Year
2012
Authors
ALQUIER Pierre, HEBIRI Mohamed
Abstract
Transductive methods are useful in prediction problems when the training dataset is composed of a large number of unlabeled observations and a smaller number of labeled observations. In this paper, we propose an approach for developing transductive prediction procedures that are able to take advantage of the sparsity in the high dimensional linear regression. More precisely, we define transductive versions of the LASSO (Tibshirani, 1996) and the Dantzig Selector (Candès and Tao, 2007). These procedures combine labeled and unlabeled observations of the training dataset to produce a prediction for the unlabeled observations.
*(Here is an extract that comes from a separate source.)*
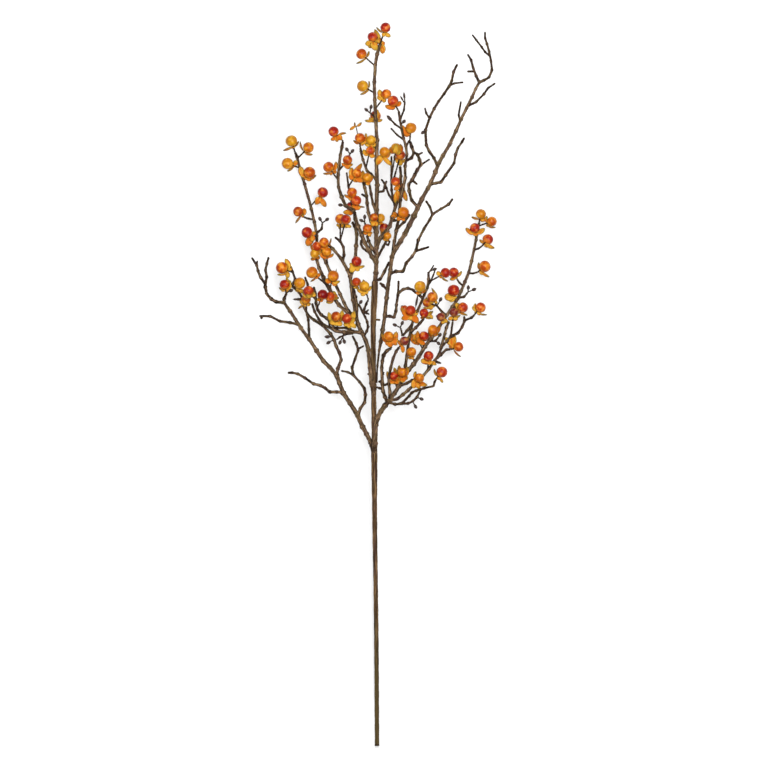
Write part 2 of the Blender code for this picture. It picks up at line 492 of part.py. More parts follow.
def right_berry_spray(look):
    s = Spray("right_berry_spray", seat_height(375, 443.2, 374.1, 2.3, 1))
    s.twig(2.3, 2.2, 3.4, (375, 443.2), (375.8, 425), (377.6, 418), (381, 411.5), (385, 405.5),
           (389, 401))
    s.twig(1.9, 0.8, -24, (389, 401), (394.5, 393), (399, 386), (404, 377.5), (409, 369.5),
           (413.5, 364), (419, 356.5), (425, 346.5), (431, 338.5), (438, 329), (443, 321),
           (447, 315), (452.5, 307), (457, 300), (461, 291.5), (465, 282), (468.7, 272.5),
           (471.5, 261), (474, 250), (476, 240), (479.3, 222))
    s.twig(1.4, 1.1, 12, (387.5, 402.7), (385.3, 397), (383.3, 391), (382.3, 384), (381.5, 368),
           (382.2, 361), (383.3, 355.5), (386.5, 351), (391.5, 347.8))
    s.twig(1.2, 1.0, 8, (389.5, 400.5), (389.8, 392), (388.8, 384), (388.8, 377), (390.6, 368),
           (393, 358.5), (396, 351.5), (399.3, 347))
    s.twig(1.3, 0.9, -6, (389.5, 400.5), (397, 399), (403, 394.3), (408, 390.3), (421, 378),
           (429, 369), (435, 360.5), (439.5, 354), (441.3, 347.5), (445, 334), (446.5, 327.5),
           (449, 321))
    s.twig(1.0, 0.7, -4, (437, 358), (441, 354.5), (446, 349.5), (451, 349.3))
    s.twig(0.8, 0.6, -3, (441.5, 347), (447, 341), (451, 336), (452.8, 321))
    s.twig(1.0, 0.7, -10, (388, 402), (395, 404.5), (401, 403.5), (408, 403.5), (413, 401),
           (417, 397), (421, 389))
    s.twig(0.9, 0.6, 4, (402, 403.5), (409, 396), (411.5, 392.5), (416, 390.5), (424, 388),
           (433.7, 386), (434.5, 381.5), (436.3, 379))
    s.twig(0.8, 1.0, 2, (403, 380), (408, 381), (413.5, 379.2))
    s.twig(1.3, 0.8, 8, (404.5, 377), (405.3, 366), (406.8, 356), (409.5, 337), (411, 328),
           (414, 318), (417.5, 311), (424, 295.5), (427.3, 287.5), (428.6, 279), (428.5, 271.5))
    s.twig(0.9, 0.8, 3, (412, 324.5), (407, 330.5), (402.5, 336))
    s.twig(0.6, 0.7, 1, (428.5, 273), (431, 270), (434, 264.8))
    s.twig(0.8, 0.6, 2, (427.6, 286.5), (430.5, 281.5), (433, 276), (435, 270.5))
    s.twig(1.0, 0.8, -2, (451, 336.5), (458, 333), (462.3, 327), (464.8, 320.7), (464, 316))
    s.twig(0.7, 0.6, 1, (464.8, 320.7), (471.8, 317.7), (474.5, 314.5))
    s.twig(0.8, 0.6, 2, (458.5, 297.5), (464, 297), (468, 292))
    s.twig(0.7, 0.5, 3, (429, 341.2), (435.5, 341), (438.5, 337))
    s.twig(0.6, 0.5, 1, (402.5, 336), (400.3, 327.5))
    s.twig(0.9, 0.6, 4, (446.5, 315.8), (441.5, 311.5), (437, 306))
    s.berry(487.8, 239.5, 5.4, 0, 474.2, 249.5, rests=True)
    for berry in (
            (442, 372, 5.6, 2, 436.3, 379), (428.5, 356, 5.1, 5, 427, 370),
            (458.6, 346.8, 4.9, 1, 451, 349.3), (419.5, 378, 4.8, 3, 413.5, 379.2),
            (394.5, 375.5, 5, 5, 397, 389), (402, 372.5, 4.8, 7, 403, 379),
            (411.3, 352, 5, 4, 414.5, 362.5), (388.5, 336.5, 5.4, 3, 391.5, 347.8),
            (404.3, 341, 4.6, 2, 399.3, 347), (418.5, 337.5, 5, 5, 423, 350),
            (424.5, 335.5, 4.8, -3, 423, 350), (433, 330, 5.3, 6, 433, 336),
            (409, 312, 5.8, 4, 412.5, 322), (424, 313, 4.5, 4, 416, 315),
            (432, 297, 5.1, 3, 436.8, 306), (427, 302.5, 4.6, -2, 437, 306),
            (453.6, 290.5, 5.9, 5, 455, 303), (463, 307.5, 5.2, 2, 452.7, 307),
            (480.7, 307.5, 5.2, 1, 474.5, 314.5), (454, 312.3, 4.6, 1, 452.8, 321),
            (441, 317, 4.4, 7, 443, 321), (445.5, 272.8, 5.1, 1, 431, 281),
            (453.7, 272.5, 5.1, 1, 463.7, 285), (484.8, 266.4, 5.8, 3, 469.3, 271),
            (481, 214, 5.1, 1, 479.3, 222), (492, 221.5, 4.9, 1, 478.5, 226),
            (474.8, 228, 5, 4, 476, 240)):
        s.berry(*berry)
    for bud in ((415.5, 406.5, 412.5, 401.3), (421.5, 399, 416.8, 397.2), (434.7, 269.3, 430, 271),
                (468.3, 287.5, 468, 292), (474, 289.5, 468, 292), (439.8, 335, 438.5, 337),
                (438.5, 343.3, 435.5, 341), (402.3, 323, 400.3, 327.5), (394.8, 325, 400.3, 327.5),
                (440.5, 299.5, 437, 306)):
        s.bud(*bud)
    return s.join(look)


def build():
    clear_scene()
    stem_look = material("stem_bark", STEM_BROWN, 0.8)
    main_stem(stem_look)
    twig_look = material("twig_bark", TWIG_BROWN, 0.8)
    for spray in (centre_spray, left_berry_spray, left_low_spray, right_tall_spray,
                  right_berry_spray):
        spray(twig_look)


build()
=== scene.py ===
import math

import bpy
import numpy as np
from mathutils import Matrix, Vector


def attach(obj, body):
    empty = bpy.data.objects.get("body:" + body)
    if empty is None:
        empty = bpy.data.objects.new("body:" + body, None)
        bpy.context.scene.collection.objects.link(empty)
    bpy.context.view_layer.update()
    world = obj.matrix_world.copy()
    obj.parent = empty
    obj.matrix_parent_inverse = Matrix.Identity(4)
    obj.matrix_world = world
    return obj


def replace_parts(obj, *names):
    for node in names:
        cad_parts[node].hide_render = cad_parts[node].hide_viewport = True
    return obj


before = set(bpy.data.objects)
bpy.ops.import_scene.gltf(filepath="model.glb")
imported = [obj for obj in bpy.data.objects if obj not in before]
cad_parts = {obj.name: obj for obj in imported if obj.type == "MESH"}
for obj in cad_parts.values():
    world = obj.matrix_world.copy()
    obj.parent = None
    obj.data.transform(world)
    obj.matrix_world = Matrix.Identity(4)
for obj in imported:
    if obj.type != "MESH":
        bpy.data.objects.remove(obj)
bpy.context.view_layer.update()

print("frame loaded:", len(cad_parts), "nodes")

# Places are given as on a drawing sheet, in millimetres: x to the right, y down to the cut end, and a height.
sheetMiddle = (373.61, 383.92)  # the sheet's point over the origin
upward = np.array((0.0, 0.0, 1.0))


def place(x, y, height):
    return np.array((x - sheetMiddle[0], sheetMiddle[1] - y, height))


def unit(rows):
    # a direction, or one for each row
    return rows / np.maximum(np.linalg.norm(rows, axis=-1, keepdims=True), 1e-9)


def part(start, end, share):
    return tuple(a + (b - a) * share for a, b in zip(start, end))


def travelled(line):
    # how far along a line each of its points lies
    return np.concatenate(([0.0], np.cumsum(np.linalg.norm(np.diff(line, axis=0), axis=1))))


def linked(name, data):
    made = bpy.data.objects.new(name, data)
    bpy.context.scene.collection.objects.link(made)
    return made


class Value:
    # a socket that takes part in arithmetic
    def __init__(self, finish, socket):
        self.finish, self.socket = finish, socket

    def reckon(self, operation, first, second):
        return self.finish.node("ShaderNodeMath", {"operation": operation}, {0: first, 1: second})

    def __add__(self, other):
        return self.reckon("ADD", self, other)

    def __sub__(self, other):
        return self.reckon("SUBTRACT", self, other)

    def __rsub__(self, other):
        return self.reckon("SUBTRACT", other, self)

    def __mul__(self, other):
        return self.reckon("MULTIPLY", self, other)

    __radd__, __rmul__ = __add__, __mul__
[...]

We propose an experimental study of the transductive estimators that shows that they improve the LASSO and Dantzig Selector in many situations, and particularly in high dimensional problems when the predictors are correlated. We then provide non-asymptotic theoretical guarantees for these estimation methods. Interestingly, our theoretical results show that the Transductive LASSO and Dantzig Selector satisfy sparsity inequalities under weaker assumptions than those required for the “original” LASSO.
ALQUIER, P. et HEBIRI, M. (2012). Transductive versions of the LASSO and the Dantzig Selector. Journal of Statistical Planning and Inference, 142(9), pp. 2485-2500.